This Docker image provides a RESTful API for Mozilla's Readability.js library. The API can be used to extract the main content from a web page, making it easier to consume and process.
Get the docker image
docker pull chanmo/readbility
Run the docker
docker run --rm -p 3000:3000 chanmo/readbility
Use the API
curl http://localhost:3000/?url=https://www.chanmo.me/awesome_document.html'
Result
{
"title": "Awesome Document: Dockerize Document Processing",
"byline": "ChanMo",
"dir": null,
"lang": "en",
"length": 2562,
"content": "\u003Cdiv id=\"readability-page-1\...",
"textContent": "\n\n\n\nTable of Contents\n\n\n1. docker-pandoc...",
"excerpt": "Dockerize document processing with three awesome Docker images: docker-pandoc, docker-unoserver, and docker-poppler.
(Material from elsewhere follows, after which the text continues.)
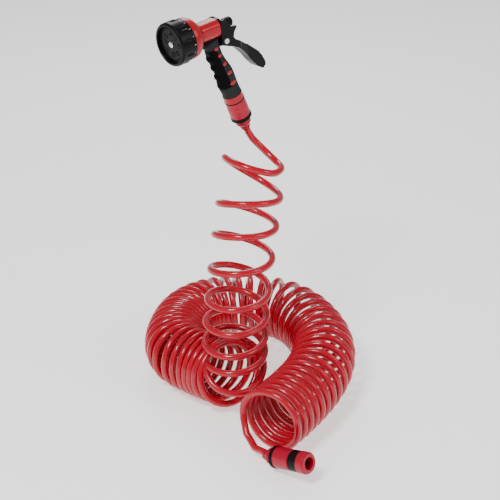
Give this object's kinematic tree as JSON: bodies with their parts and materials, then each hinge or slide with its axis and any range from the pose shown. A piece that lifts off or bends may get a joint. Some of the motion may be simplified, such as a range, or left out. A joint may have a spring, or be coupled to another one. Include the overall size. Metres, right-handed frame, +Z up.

These images make it easy to convert documents between different formats, refresh the TOC in LibreOffice, and extract text from PDF files.",
"siteName": null
}
Benefits
- Easy to use: The API is simple to use, requiring only a URL to be provided.
- Scalable: The API can be scaled to handle a large number of requests.
- Flexible: The API can be used in a variety of applications.
License
This image is licensed under the MIT License.